--- START Dataset section ---
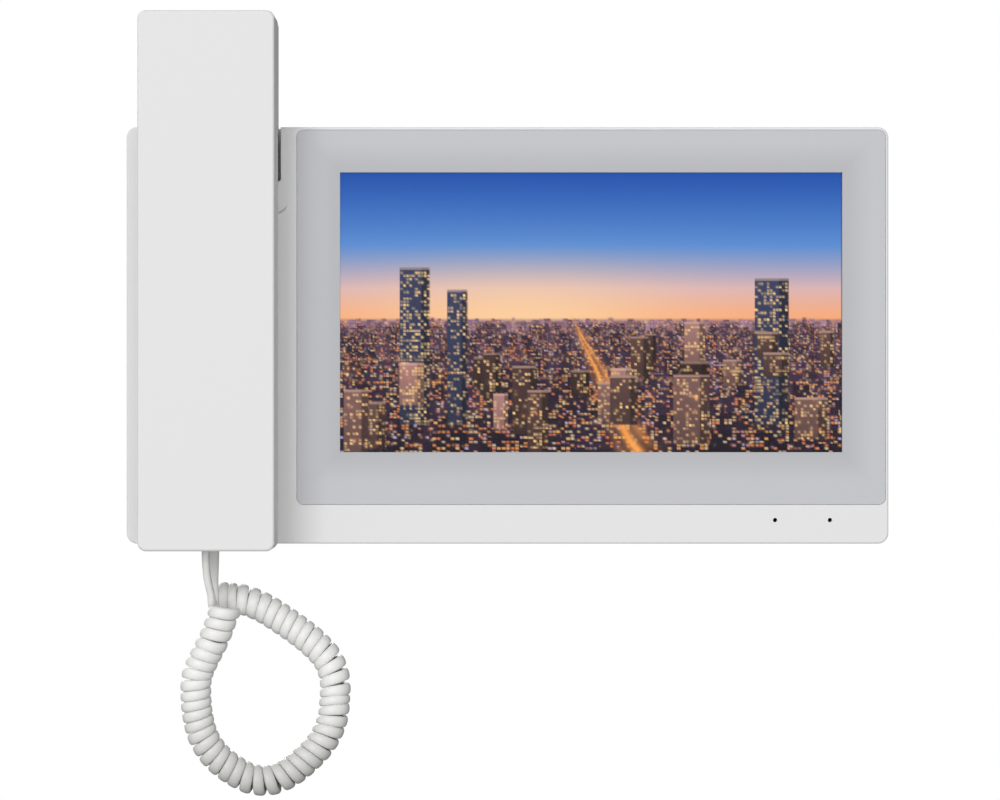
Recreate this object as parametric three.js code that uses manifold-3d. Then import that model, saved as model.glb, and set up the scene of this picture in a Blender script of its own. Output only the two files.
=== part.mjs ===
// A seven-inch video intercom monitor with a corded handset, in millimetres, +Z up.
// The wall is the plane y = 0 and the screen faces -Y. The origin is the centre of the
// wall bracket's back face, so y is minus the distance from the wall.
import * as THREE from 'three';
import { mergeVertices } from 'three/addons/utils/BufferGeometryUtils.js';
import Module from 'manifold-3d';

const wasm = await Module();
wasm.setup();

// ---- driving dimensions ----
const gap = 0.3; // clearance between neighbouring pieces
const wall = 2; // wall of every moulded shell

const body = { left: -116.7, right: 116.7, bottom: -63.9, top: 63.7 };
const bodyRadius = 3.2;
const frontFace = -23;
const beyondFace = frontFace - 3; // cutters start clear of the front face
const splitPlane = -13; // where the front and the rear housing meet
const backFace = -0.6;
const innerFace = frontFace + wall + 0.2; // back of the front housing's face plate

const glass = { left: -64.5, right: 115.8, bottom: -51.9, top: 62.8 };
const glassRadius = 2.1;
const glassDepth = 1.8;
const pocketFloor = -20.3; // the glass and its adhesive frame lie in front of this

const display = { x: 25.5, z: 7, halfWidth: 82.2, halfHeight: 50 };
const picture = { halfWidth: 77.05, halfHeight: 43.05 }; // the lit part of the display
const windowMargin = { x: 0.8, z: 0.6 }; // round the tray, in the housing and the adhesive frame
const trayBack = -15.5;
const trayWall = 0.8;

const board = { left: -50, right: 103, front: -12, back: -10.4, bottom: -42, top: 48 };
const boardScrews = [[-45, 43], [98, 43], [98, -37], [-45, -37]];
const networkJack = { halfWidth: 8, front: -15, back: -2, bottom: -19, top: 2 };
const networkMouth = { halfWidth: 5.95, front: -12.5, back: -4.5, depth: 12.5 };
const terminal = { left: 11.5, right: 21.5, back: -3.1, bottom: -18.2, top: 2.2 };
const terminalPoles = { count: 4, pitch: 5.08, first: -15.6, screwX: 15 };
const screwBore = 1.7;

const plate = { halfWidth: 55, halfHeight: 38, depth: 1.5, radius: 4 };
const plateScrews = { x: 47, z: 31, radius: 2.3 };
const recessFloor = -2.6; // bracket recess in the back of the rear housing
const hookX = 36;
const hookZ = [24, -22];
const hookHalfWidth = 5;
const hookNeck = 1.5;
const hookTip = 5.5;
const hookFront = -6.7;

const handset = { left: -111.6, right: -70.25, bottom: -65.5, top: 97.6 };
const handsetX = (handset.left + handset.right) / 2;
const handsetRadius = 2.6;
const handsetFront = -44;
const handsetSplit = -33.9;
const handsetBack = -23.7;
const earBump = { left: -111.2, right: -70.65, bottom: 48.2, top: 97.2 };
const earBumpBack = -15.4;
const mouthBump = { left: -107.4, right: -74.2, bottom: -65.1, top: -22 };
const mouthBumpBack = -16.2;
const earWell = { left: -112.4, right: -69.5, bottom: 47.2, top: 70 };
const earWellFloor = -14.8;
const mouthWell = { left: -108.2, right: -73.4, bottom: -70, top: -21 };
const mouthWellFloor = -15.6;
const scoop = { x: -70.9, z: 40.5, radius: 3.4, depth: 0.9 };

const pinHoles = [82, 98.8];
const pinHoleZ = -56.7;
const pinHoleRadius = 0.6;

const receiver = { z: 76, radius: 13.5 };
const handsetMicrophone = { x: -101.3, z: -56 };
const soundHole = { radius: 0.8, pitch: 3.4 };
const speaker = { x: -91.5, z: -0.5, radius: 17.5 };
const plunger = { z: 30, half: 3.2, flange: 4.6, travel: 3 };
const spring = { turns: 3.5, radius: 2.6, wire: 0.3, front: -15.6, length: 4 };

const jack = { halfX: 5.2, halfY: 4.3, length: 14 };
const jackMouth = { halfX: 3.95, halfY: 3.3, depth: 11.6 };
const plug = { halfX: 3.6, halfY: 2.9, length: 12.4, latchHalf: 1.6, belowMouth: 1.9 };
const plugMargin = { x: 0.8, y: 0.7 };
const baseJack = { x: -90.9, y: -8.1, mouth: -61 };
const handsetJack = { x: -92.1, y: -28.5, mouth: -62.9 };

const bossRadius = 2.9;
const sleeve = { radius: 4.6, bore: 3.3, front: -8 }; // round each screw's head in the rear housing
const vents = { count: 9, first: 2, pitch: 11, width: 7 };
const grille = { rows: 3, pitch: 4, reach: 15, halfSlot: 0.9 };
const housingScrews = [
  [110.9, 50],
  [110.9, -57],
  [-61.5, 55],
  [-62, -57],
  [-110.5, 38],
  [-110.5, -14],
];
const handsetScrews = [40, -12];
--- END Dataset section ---
[Your task] Return all of the data exactly as it reads.

[Solution to this problem]
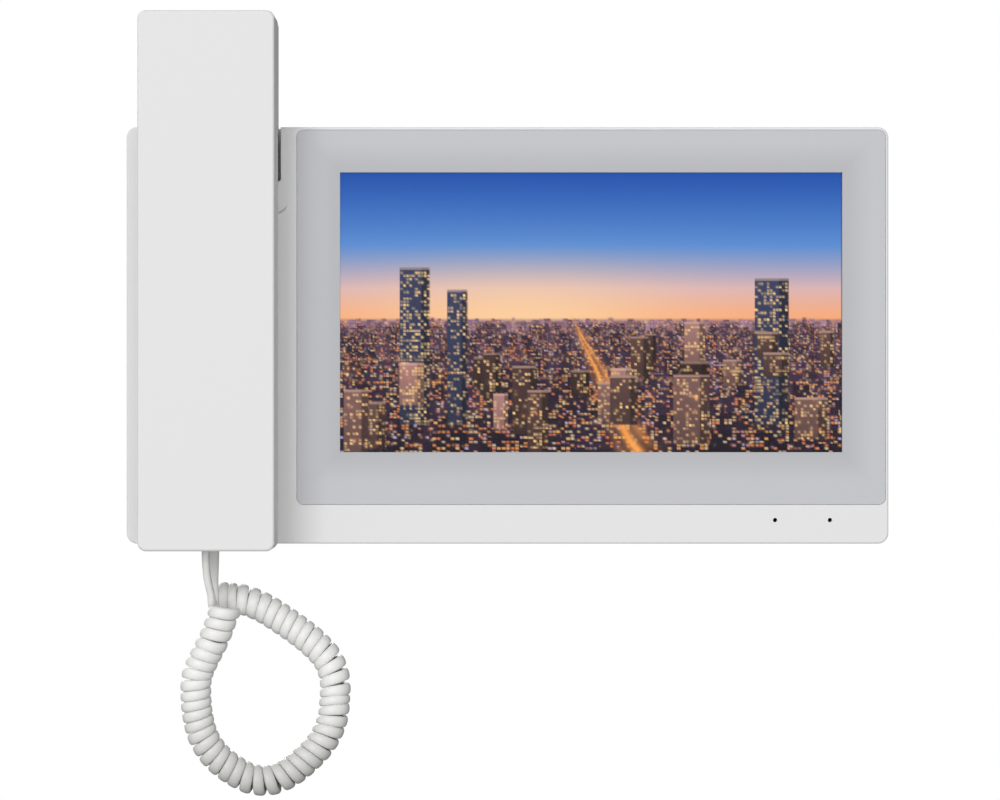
Recreate this object as parametric three.js code that uses manifold-3d. Then import that model, saved as model.glb, and set up the scene of this picture in a Blender script of its own. Output only the two files.
=== part.mjs ===
// A seven-inch video intercom monitor with a corded handset, in millimetres, +Z up.
// The wall is the plane y = 0 and the screen faces -Y. The origin is the centre of the
// wall bracket's back face, so y is minus the distance from the wall.
import * as THREE from 'three';
import { mergeVertices } from 'three/addons/utils/BufferGeometryUtils.js';
import Module from 'manifold-3d';

const wasm = await Module();
wasm.setup();

// ---- driving dimensions ----
const gap = 0.3; // clearance between neighbouring pieces
const wall = 2; // wall of every moulded shell

const body = { left: -116.7, right: 116.7, bottom: -63.9, top: 63.7 };
const bodyRadius = 3.2;
const frontFace = -23;
const beyondFace = frontFace - 3; // cutters start clear of the front face
const splitPlane = -13; // where the front and the rear housing meet
const backFace = -0.6;
const innerFace = frontFace + wall + 0.2; // back of the front housing's face plate

const glass = { left: -64.5, right: 115.8, bottom: -51.9, top: 62.8 };
const glassRadius = 2.1;
const glassDepth = 1.8;
const pocketFloor = -20.3; // the glass and its adhesive frame lie in front of this

const display = { x: 25.5, z: 7, halfWidth: 82.2, halfHeight: 50 };
const picture = { halfWidth: 77.05, halfHeight: 43.05 }; // the lit part of the display
const windowMargin = { x: 0.8, z: 0.6 }; // round the tray, in the housing and the adhesive frame
const trayBack = -15.5;
const trayWall = 0.8;

const board = { left: -50, right: 103, front: -12, back: -10.4, bottom: -42, top: 48 };
const boardScrews = [[-45, 43], [98, 43], [98, -37], [-45, -37]];
const networkJack = { halfWidth: 8, front: -15, back: -2, bottom: -19, top: 2 };
const networkMouth = { halfWidth: 5.95, front: -12.5, back: -4.5, depth: 12.5 };
const terminal = { left: 11.5, right: 21.5, back: -3.1, bottom: -18.2, top: 2.2 };
const terminalPoles = { count: 4, pitch: 5.08, first: -15.6, screwX: 15 };
const screwBore = 1.7;

const plate = { halfWidth: 55, halfHeight: 38, depth: 1.5, radius: 4 };
const plateScrews = { x: 47, z: 31, radius: 2.3 };
const recessFloor = -2.6; // bracket recess in the back of the rear housing
const hookX = 36;
const hookZ = [24, -22];
const hookHalfWidth = 5;
const hookNeck = 1.5;
const hookTip = 5.5;
const hookFront = -6.7;

const handset = { left: -111.6, right: -70.25, bottom: -65.5, top: 97.6 };
const handsetX = (handset.left + handset.right) / 2;
const handsetRadius = 2.6;
const handsetFront = -44;
const handsetSplit = -33.9;
const handsetBack = -23.7;
const earBump = { left: -111.2, right: -70.65, bottom: 48.2, top: 97.2 };
const earBumpBack = -15.4;
const mouthBump = { left: -107.4, right: -74.2, bottom: -65.1, top: -22 };
const mouthBumpBack = -16.2;
const earWell = { left: -112.4, right: -69.5, bottom: 47.2, top: 70 };
const earWellFloor = -14.8;
const mouthWell = { left: -108.2, right: -73.4, bottom: -70, top: -21 };
const mouthWellFloor = -15.6;
const scoop = { x: -70.9, z: 40.5, radius: 3.4, depth: 0.9 };

const pinHoles = [82, 98.8];
const pinHoleZ = -56.7;
const pinHoleRadius = 0.6;

const receiver = { z: 76, radius: 13.5 };
const handsetMicrophone = { x: -101.3, z: -56 };
const soundHole = { radius: 0.8, pitch: 3.4 };
const speaker = { x: -91.5, z: -0.5, radius: 17.5 };
const plunger = { z: 30, half: 3.2, flange: 4.6, travel: 3 };
const spring = { turns: 3.5, radius: 2.6, wire: 0.3, front: -15.6, length: 4 };

const jack = { halfX: 5.2, halfY: 4.3, length: 14 };
const jackMouth = { halfX: 3.95, halfY: 3.3, depth: 11.6 };
const plug = { halfX: 3.6, halfY: 2.9, length: 12.4, latchHalf: 1.6, belowMouth: 1.9 };
const plugMargin = { x: 0.8, y: 0.7 };
const baseJack = { x: -90.9, y: -8.1, mouth: -61 };
const handsetJack = { x: -92.1, y: -28.5, mouth: -62.9 };

const bossRadius = 2.9;
const sleeve = { radius: 4.6, bore: 3.3, front: -8 }; // round each screw's head in the rear housing
const vents = { count: 9, first: 2, pitch: 11, width: 7 };
const grille = { rows: 3, pitch: 4, reach: 15, halfSlot: 0.9 };
const housingScrews = [
  [110.9, 50],
  [110.9, -57],
  [-61.5, 55],
  [-62, -57],
  [-110.5, 38],
  [-110.5, -14],
];
const handsetScrews = [40, -12];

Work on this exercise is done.